There will always be a home for a "mistake hitter" who clubs it when he gets one where he wants it.

I asked Dan Duquette what made him want to trade for Trumbo when few others wanted him after last season. (Duquette gave up an obscure back-up catcher named Clevenger who has four homerss in six seasons.) Duquette said that the Orioles study stats to look for "comparables" __comparable players after the same number of years playing pro ball. (Not age, but pro experience, if I understood him correctly.)

"Every year Trumbo kept coming up as a 'comparable' to a player on our team __though Trumbo started his career a class (year) sooner," said Duquette.

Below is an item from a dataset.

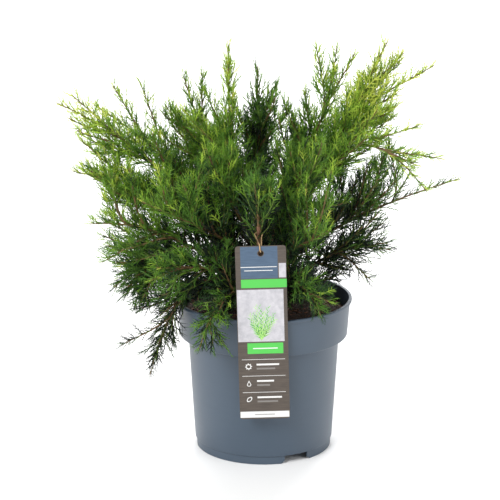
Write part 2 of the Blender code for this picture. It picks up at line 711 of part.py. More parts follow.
def make_card(parts):
    half = CARD_WIDTH / 2.0
    corners = ((half, 0.0, 0.0), (-half, 0.0, 90.0), (-half, -CARD_LENGTH, 180.0),
               (half, -CARD_LENGTH, 270.0))
    outline = []
    for x, y, first in corners:
        centre = (x - math.copysign(CARD_CORNER, x),
                  y - CARD_CORNER if y == 0.0 else y + CARD_CORNER)
        for step in range(4):
            angle = math.radians(first + 30.0 * step)
            outline.append((centre[0] + CARD_CORNER * math.cos(angle),
                            centre[1] + CARD_CORNER * math.sin(angle)))
    turns = [2.0 * math.pi * step / 16 for step in range(16)]
    hole = [(HOLE_RADIUS * math.cos(turn), HOLE_RADIUS * math.sin(turn) - HOLE_DROP) for turn in turns]
    curve = bpy.data.curves.new("card_form", "CURVE")
    curve.dimensions = "2D"
    curve.fill_mode = "BOTH"
    curve.extrude = CARD_THICKNESS / 2.0
    for points in (outline, hole):
        spline = curve.splines.new("POLY")
        spline.points.add(len(points) - 1)
        for point, (x, y) in zip(spline.points, points):
            point.co = (x, y, 0.0, 1.0)
        spline.use_cyclic_u = True
    form = add_object("card_form", curve, parts)
    form.matrix_world = card_place()
    card = add_object("label_card", evaluated_mesh(form), parts, "card")
    bpy.data.objects.remove(form, do_unlink=True)
    return card


def smooth_loop(points, steps):
    """Points along a smooth closed line through the given ones (Catmull-Rom)."""
    count = len(points)
    line = []
    for index in range(count):
        before, start, end, after = (points[(index + shift) % count] for shift in (-1, 0, 1, 2))
        for step in range(steps):
            t = step / steps
            line.append(0.5 * (2 * start + (end - before) * t
                               + (2 * before - 5 * start + 4 * end - after) * t ** 2
                               + (3 * start - before - 3 * end + after) * t ** 3))
    return line


def make_tie(crown, parts):
    """Twine through the card's hole, over its top edge and round the front bough behind it."""
    names = [limb.name for limb in crown.limbs]
    index = names.index(LABEL_LIMB)
    course = crown.courses[index]
    shares = np.linspace(0.0, 1.0, 400)
    heights = [point_at(course, share)[0][2] for share in shares]
    share = shares[int(np.argmax(np.array(heights) > TIE_HEIGHT))]
    bough, along = point_at(course, share)
    across, back = sideways(along)
    across = across * math.copysign(1.0, across[0])
    back = back * math.copysign(1.0, back[1])
    round_bough = limb_radius(share, crown.limbs[index].bare) + TWINE_RADIUS + 1.4 * MM
    hole = np.array(card_place() @ Vector((0.0, -HOLE_DROP, 0.0)))
    top = np.array(card_place() @ Vector((0.0, 0.0, 0.0)))
    off_card = CARD_THICKNESS / 2.0 + TWINE_RADIUS + 0.5 * MM
    front = np.array((0.0, -1.0, 0.0))
    side = np.array((1.0, 0.0, 0.0))
    up = np.array((0.0, 0.0, 1.0))
    half_hole = HOLE_RADIUS - TWINE_RADIUS - 0.5 * MM
    lower = hole + up * half_hole
    points = [
        bough + back * round_bough,
        bough - across * round_bough,
        bough - across * round_bough * 0.75 - back * round_bough * 0.9,
        top - side * 1.4 * MM + up * (TWINE_RADIUS + 0.7 * MM) - front * 1.6 * MM,
        top - side * 0.9 * MM + up * (TWINE_RADIUS + 0.6 * MM) + front * 0.6 * MM,
        (top + hole) / 2.0 - side * 0.5 * MM + front * (off_card + 0.3 * MM),
        lower + front * 0.9 * MM,
        lower - front * 0.9 * MM,
        (top + hole) / 2.0 + side * 0.9 * MM - front * (off_card + 0.5 * MM),
        bough + across * round_bough * 0.75 - back * round_bough * 0.9,
        bough + across * round_bough,
    ]
    line = smooth_loop(points, 2)
    form = curve_tube("tie_form", line, [TWINE_RADIUS] * len(line), 1, parts, closed=True)
    tie = add_object("label_tie", evaluated_mesh(form), parts, "twine")
    bpy.data.objects.remove(form, do_unlink=True)
    return tie


def main():
    clear_scene()
    parts = new_collection("potted_pfitzer_juniper")
    cutters = new_collection("cutters")
    make_pot(parts, cutters)
    make_soil(parts)
    trunk, trunk_cutter = make_trunk(parts, cutters)
    crown = Crown(LIMBS)
    for index, limb in enumerate(LIMBS):
        if limb.name not in BOUGHLESS:
            make_bough(crown, index, parts, trunk_cutter)
        make_mass(crown, index, parts, trunk_cutter)
    make_card(parts)
    make_tie(crown, parts)


main()
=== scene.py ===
# A spreading juniper in a slate-blue nursery pot: the looks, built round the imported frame.
# Lengths are metres. X is right, Y is back, Z is up, and the pot's axis is the Z axis.
import math
import random

import bmesh
import bpy
import numpy as np
from mathutils import Matrix, Vector


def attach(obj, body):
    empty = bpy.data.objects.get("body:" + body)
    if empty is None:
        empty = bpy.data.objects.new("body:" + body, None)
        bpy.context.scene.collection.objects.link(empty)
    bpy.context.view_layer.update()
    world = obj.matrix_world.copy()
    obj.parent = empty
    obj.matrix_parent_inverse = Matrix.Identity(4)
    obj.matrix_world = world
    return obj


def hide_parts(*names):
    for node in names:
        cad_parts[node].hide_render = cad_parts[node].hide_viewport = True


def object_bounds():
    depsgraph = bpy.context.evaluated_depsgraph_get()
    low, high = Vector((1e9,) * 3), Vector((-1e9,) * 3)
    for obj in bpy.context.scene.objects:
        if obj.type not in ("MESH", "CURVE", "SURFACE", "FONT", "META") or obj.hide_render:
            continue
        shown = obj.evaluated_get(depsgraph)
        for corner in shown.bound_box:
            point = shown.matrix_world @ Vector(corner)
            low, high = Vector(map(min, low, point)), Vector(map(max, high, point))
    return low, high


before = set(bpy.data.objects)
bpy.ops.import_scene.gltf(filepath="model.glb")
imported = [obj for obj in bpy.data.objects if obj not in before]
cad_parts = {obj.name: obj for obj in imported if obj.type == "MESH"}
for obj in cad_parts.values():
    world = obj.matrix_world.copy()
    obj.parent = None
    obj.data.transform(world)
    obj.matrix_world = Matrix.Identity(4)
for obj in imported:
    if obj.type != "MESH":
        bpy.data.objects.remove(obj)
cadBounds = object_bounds()
mm = 0.001
goldenAngle = math.pi * (3.0 - math.sqrt(5.0))
print("frame loaded,", len(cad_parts), "nodes")


# Shader maths

def setInput(tree, target, value):
    # links a wrapped socket, or sets a plain value
    if isinstance(value, Sock):
        tree.links.new(value.out, target)
    else:
        target.default_value = value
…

And who was that "comparable player?"

"Manny Machado."

Rim shot.

Also, given all of the hand wringing going on about Machado's baserunning on the OH and him not running hard out of the box on long fly balls, here is Boswell's take in response to a question about Harper...

Q: Harper

What do the Nats do about Harper and his outbursts? Does anyone in the organization hold him accountable for his actions? Its been five years and he still hasn't learned how to control himself. Between the ejections and his admiring his own hits rather than running hard out of the box, he seems like a nightmare for a manager to deal with.

A:

If he were a "team leader" type, then it would be a problem. But he's a superstar type. Very different.

He admires too many almost-home-runs. But not as many as Ramos. Again, if you are trying to be a true team leader, someone who never ever lets up, who plays the game "the right way" 99 percent of the time, who sets an example and who is deeply upset when he doesn't live up to that standard -- like Murphy and Werth now and Desmond in the past -- then it's a problem. That's not Harper. He plays hard -- MORE than hard enough. And he has bursts of remarkable (eye-catching) intensity. But he isn't the relentless mature grinder/leader yet that two of his heroes were -- George Brett and Pete Rose.

That comes in a long response, but I thought it was relevant to the discussion of the Manny discussion.